Secondly, the Federal Government needs to find sources to raise revenue in order to tackle the debt crisis.  Selling federal assets such as loans as well as state-owned companies like Amtrak and the Tennessee Valley Authority could raise revenue. The government could also raise user fees for some goods and services it provides such as entrance fees for national parks. Finally, greater federal revenue can originate from increasing sales taxes and excise taxes, and increasing medicare premiums. While an increase in income taxes would increase federal revenue, it would theoretically impede economic growth. An increase in corporate income taxes have been found in study after study to be the most harmful to economic growth.

We are running out of time to restore responsible federal spending. Social Security, Medicare, and Medicaid, account for 47% of our federal spending. As the American population ages, and more people become eligible for Social Security benefits and require more healthcare, the percentage of federal spending on these programs will only increase. The Medicare Part A trust fund will be empty by 2026, and as stated above, the Social Security trust fund will be exhausted by 2034The CBO estimates that by 2039, Medicare, Medicaid, and Social Security, along with other entitlement programs, will absorb all of our federal revenue, leaving no revenue to be allocated toward our nation’s defense, infrastructure, housing, agriculture, and other necessities. For all of the talk about too much money being allocated to the military, military spending only accounts for 15% of the federal budget. 

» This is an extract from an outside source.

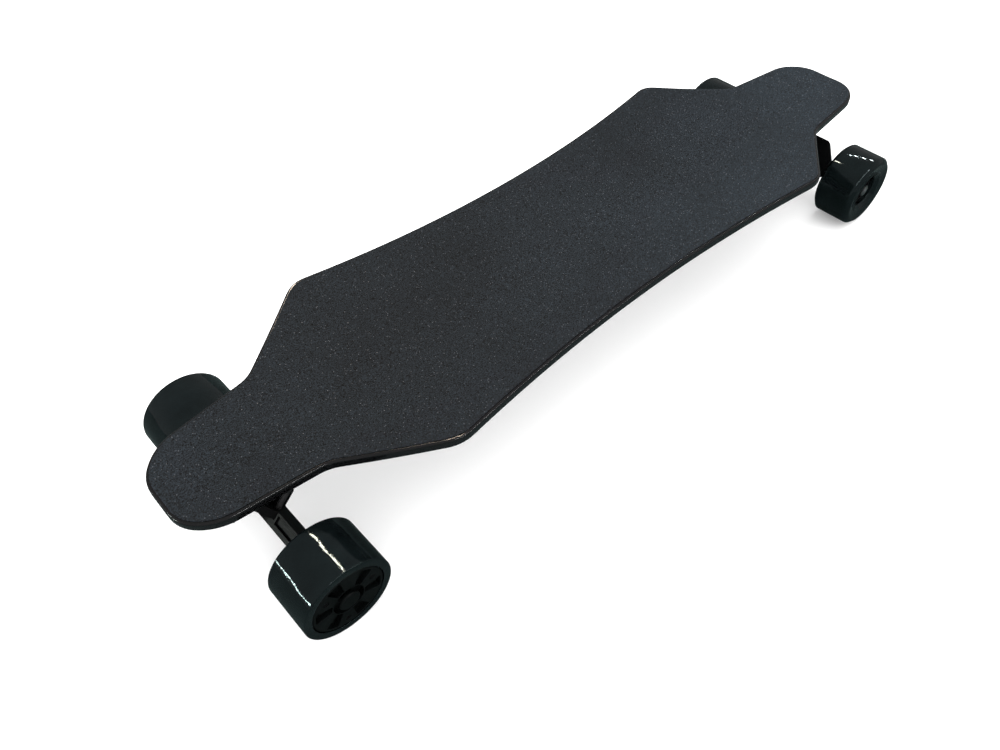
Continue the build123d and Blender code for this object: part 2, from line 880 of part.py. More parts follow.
def inner_cover(side):
    """Bevelled inner cover that carries the large bearing and closes the can."""
    y = inner_bearing_at
    with BuildPart() as cover:
        with BuildSketch(axle_plane(-1, side)):
            with BuildLine():
                Polyline(
                    (motor_boss_out, shaft_radius + 1.0),
                    (motor_boss_out, motor_boss_radius - 2.0),
                    (motor_boss_out + 2.0, motor_boss_radius),
                    (sleeve_in - 2.0, can_radius - 3.0),
                    (can_in, can_radius - 0.5),
                    (can_in, rotor_radius - 0.05),
                    (can_in + 3.0, rotor_radius - 0.05),
                    (can_in + 3.0, inner_bearing_radius + 5.0),
                    (y + inner_bearing_width, inner_bearing_radius + 2.4),
                    (y + inner_bearing_width, inner_bearing_radius),
                    (y, inner_bearing_radius),
                    (y, inner_bearing_radius - 2.0),
                    (motor_boss_out + 3.0, inner_bearing_radius - 2.0),
                    (motor_boss_out + 3.0, shaft_radius + 1.0),
                    close=True,
                )
            make_face()
        revolve(axis=axle_axis(-1))
    return cover.part


def motor_stator(side):
    """Laminated stator: hub and teeth with broad feet."""
    with BuildPart() as stator:
        with BuildSketch(face_plane(-1, side, stator_in)):
            Circle(stator_radius * 0.52)
            with PolarLocations(stator_radius * 0.72, tooth_count):
                Rectangle(stator_radius * 0.44, stator_radius * 0.12)
            with PolarLocations(stator_radius * 0.94, tooth_count):
                Rectangle(stator_radius * 0.07, stator_radius * 0.42)
            Circle(stator_radius, mode=Mode.INTERSECT)
            Circle(shaft_radius + touch_gap, mode=Mode.SUBTRACT)
        extrude(amount=stator_out - stator_in)
    return stator.part


def motor_windings(side):
    """One coil round each stator tooth."""
    with BuildPart() as coils:
        with BuildSketch(face_plane(-1, side, stator_in - 2.6)):
            with PolarLocations(stator_radius * 0.715, tooth_count):
                Rectangle(stator_radius * 0.3, stator_radius * 0.3)
        extrude(amount=stator_out - stator_in + 5.2)
        with BuildSketch(face_plane(-1, side, stator_in - 0.05)):
            with PolarLocations(stator_radius * 0.72, tooth_count):
                Rectangle(stator_radius * 0.46, stator_radius * 0.12 + 0.1)
        extrude(amount=stator_out - stator_in + 0.1, mode=Mode.SUBTRACT)
    return coils.part


def motor_magnets(side):
    """Ring of magnets lining the can."""
    slope = tan(radians(180 / magnet_count - 1.2))
    wedge = [(8, 8 * slope), (50, 50 * slope), (50, -50 * slope), (8, -8 * slope)]
    with BuildPart() as magnets:
        with BuildSketch(face_plane(-1, side, stator_in - 1)):
            with PolarLocations(0, magnet_count):
                Polygon(*wedge, align=None)
            Circle(rotor_radius - 0.01, mode=Mode.INTERSECT)
            Circle(magnet_radius, mode=Mode.SUBTRACT)
        extrude(amount=stator_out - stator_in + 2)
    return magnets.part


shafts = []
for side in (1, -1):
    shafts.append(
        turned(
            -1,
            side,
            [
                (50.0, 0),
                (50.0, clamp_radius),
                (arm_end + 1.0, clamp_radius),
                (arm_end + 1.0, shaft_radius),
                (shaft_shoulder, shaft_radius),
                (shaft_shoulder, shaft_nose_radius),
                (shaft_shoulder + outer_bearing_width + 0.4, shaft_nose_radius),
                (shaft_shoulder + outer_bearing_width + 0.4, 0),
            ],
        )
    )
save(joined(shafts), "motor_shafts")
save(joined([motor_stator(1), motor_stator(-1)]), "motor_stators")
save(joined([motor_windings(1), motor_windings(-1)]), "motor_windings")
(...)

In 2019, a study by Pew Research found that only 48 percent of the public thought cutting the annual federal deficit should be a top priority for the president and Congress. More high schools should require classes that teach how to balance a checkbook and a budget. Classes that teach how to invest responsibly should be more prevalent. Additionally, younger generations should come to the realization that as government programs expand, their choices diminish (see the Medicare-For-All plans proposed by many politicians which would abolish private health insurance.)  Hopefully, as the inheritors of an ever-growing national debt, they will start to understand this. Among America’s youth, a greater understanding of the government and its ability to fulfill the needs of Americans would likely cause them to think twice about voting for candidates who promise more “free” stuff. Young people looking for a sobering moment should turn to USDebtClock.org where the numbers change so quickly it is dizzying. Let’s hope some minds are changed. The future economic well-being of our nation depends on it.